We agree that whether other members of the class have sought to intervene is not determinative of the question whether the plaintiffs are qualified to act in behalf of the absent members of the class. Even one member of a large number of claimants can provide the kind of representation for all which might otherwise be unattainable if each claimant had to act individually. In this case, there is no indication that the plaintiffs or their counsel will not make the vigorous, conscientious, and undivided effort required to "fairly and adequately protect the interests of the class."
Of course, as the defendants argue, the avoidance of a multiplicity of litigation is one consideration in deciding whether a class action should be allowed. But it does not follow, as they further argue, that when there seems to be no threat of such multiplicity, there is no need for a class action. The prevention of multiplicity of suits is not the sole prerequisite contemplated by the framers of the amended rule for determining whether a class action is maintainable when there are, as here, "questions of law or fact common to the class" and when the class is "so numerous that joinder of all members is impracticable."
Under subdivision (b)(3)(B) of the amended rule, the factor of multiplicity is included among the considerations in determining whether an action ought to be maintained as a class action. The subdivision provides, "the extent and nature of any litigation concerning the controversy already commenced by or against members of the class; * * *"
The prerequisites to a class action are set forth in subdivision (a) of the amended rule as follows:
One or more members of a class may sue or be sued as representative parties on behalf of all only if (1) the class is so numerous that joinder of all members is impracticable, (2) there are questions of law or fact common to the class, (3) the claims or defenses of the representative parties are typical of the claims or defenses of the class, and (4) the representative parties will fairly and adequately protect the interests of the class.
As a further reason for refusing to allow these suits to proceed as class actions, the district judge said, "Under the circumstances present here, this court cannot find `that a class action is superior to other available methods for the fair and efficient adjudication of the controversy,'" as required by amended Rule 23(b)(3).
Subdivision (b)(3) of the amended rule reads:
(b) CLASS ACTIONS MAINTAINABLE. An action may be maintained as a class action if the prerequisites of subdivision (a) are satisfied, and in addition:
* * * * *
(3) the court finds that the questions of law or fact common to the members of the class predominate over any questions affecting only individual members, and that a class action is superior to other available methods for the fair and efficient adjudication of the controversy. The matters pertinent to the findings include: (A) the interest of members of the class in individually controlling the prosecution or defense of separate actions; (B) the extent and nature of any litigation concerning the controversy already commenced by or against members of the class; (C) the desirability or undesirability of concentrating the litigation of the claims in the particular forum; (D) the difficulties likely to be encountered in the management of a class action.

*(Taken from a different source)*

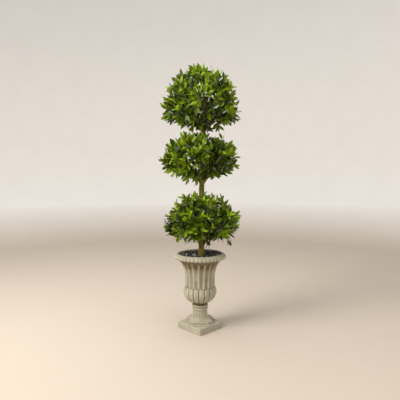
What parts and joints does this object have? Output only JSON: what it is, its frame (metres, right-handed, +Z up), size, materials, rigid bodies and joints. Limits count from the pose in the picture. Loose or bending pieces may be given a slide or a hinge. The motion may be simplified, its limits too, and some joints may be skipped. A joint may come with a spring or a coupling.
{
  "type": "artificial standard bay topiary",
  "caption": "Artificial sweet bay tree with tiers of clipped foliage on one stem, in a fluted, footed urn.",
  "frame": {"origin": "centre of the underside of the urn's square plinth", "axes": "+Z up along the stem, -Y towards the front, where a corner of the plinth points, +X to the right"},
  "size_m": [0.4924, 0.4685, 1.5451],
  "materials": {
    "urn": "cast sandstone look with a brown wash in the hollows, matt",
    "soil": "dark chippings with a few pale ones, rough",
    "bark": "olive brown bark, rough",
    "leaves": "satin green leaves, some fresh and some deep green"
  },
  "bodies": {
    "root": {"urn": "urn", "soil": "soil", "trunk": "bark", "lower_bough_1": "bark", "lower_bough_2": "bark", "lower_bough_3": "bark", "lower_bough_4": "bark", "lower_bough_5": "bark", "lower_bough_6": "bark", "middle_bough_1": "bark", "middle_bough_2": "bark", "middle_bough_3": "bark", "middle_bough_4": "bark", "middle_bough_5": "bark", "middle_bough_6": "bark", "top_bough_1": "bark", "top_bough_2": "bark", "top_bough_3": "bark", "top_bough_4": "bark", "top_bough_5": "bark", "top_bough_6": "bark", "lower_foliage_1": "leaves", "lower_foliage_2": "leaves", "lower_foliage_3": "leaves", "lower_foliage_4": "leaves", "lower_foliage_5": "leaves", "lower_foliage_6": "leaves", "middle_foliage_1": "leaves", "middle_foliage_2": "leaves", "middle_foliage_3": "leaves", "middle_foliage_4": "leaves", "middle_foliage_5": "leaves", "middle_foliage_6": "leaves", "top_foliage_1": "leaves", "top_foliage_2": "leaves", "top_foliage_3": "leaves", "top_foliage_4": "leaves", "top_foliage_5": "leaves", "top_foliage_6": "leaves", "top_foliage_leader": "leaves"}
  },
  "joints": []
}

In determining that a class action was not superior to other available methods, the district judge indicated that the instant situation was similar to that in Berger v. Purolator Products, Inc., 41 F.R.D. 542 (S.D.N.Y. 1966). In light of the result in Eisen v. Carlisle Jacquelin, supra, we think the Berger decision is of doubtful authority on this point. Moreover, the district judge did not suggest what other method for resolving the present controversy might be superior to a class action. Presumably, he had in mind individual actions, joint or several, by the purchasers of Packard Instrument stock. But this alternative would run counter to one of the purposes of a class action. As we said in Weeks v. Bareco Oil Co., 125 F.2d 84, 88, 90 (7th Cir. 1941):
[Rule 23] * * * should be construed to permit a class suit where several persons jointly act to the injury of many persons so numerous that their voluntarily, unanimously joining in a suit is concededly improbable and impracticable.
* * * * * *
To permit the defendants to contest liability with each claimant in a single, separate suit, would, in many cases give defendants an advantage which would be almost equivalent to closing the door of justice to all small claimants. This is what we think the class suit practice was to prevent.
Professor Benjamin Kaplan, who was the Reporter of the Advisory Committee on Civil Rules, has voiced a similar view in a recent article. In discussing a situation which might dictate the rejection of a class action — a situation not present here — he observed:
The rule sets out a number of matters pertinent to the (b)(3) findings, and among them "the interest of members of the class in individually controlling the prosecution or defense of separate actions." This interest can be high where the stake of each member bulks large and his will and ability to take care of himself are strong; the interest may be no more than theoretic where the individual stake is so small as to make a separate action impracticable. Kaplan, Continuing Work of the Civil Committee: 1966 Amendments of the Federal Rules of Civil Procedure (1), 81 Harv.L.Rev. 356, 391 (1967).
The present actions appear to us to present a classic type of situation discussed by the Advisory Committee. The Committee said in notes accompanying the amended rule: "Subdivision (b)(3) encompasses those cases in which a class action would achieve economies of time, effort, and expense, and promote uniformity of decision as to persons similarly situated, without sacrificing procedural fairness or bringing about other undesirable results."
We assume, in accord with the representations made by plaintiffs' counsel during the oral argument, that these actions will be promptly consolidated.
The order of the district court, striking the class action allegations of the plaintiffs' complaints, is reversed.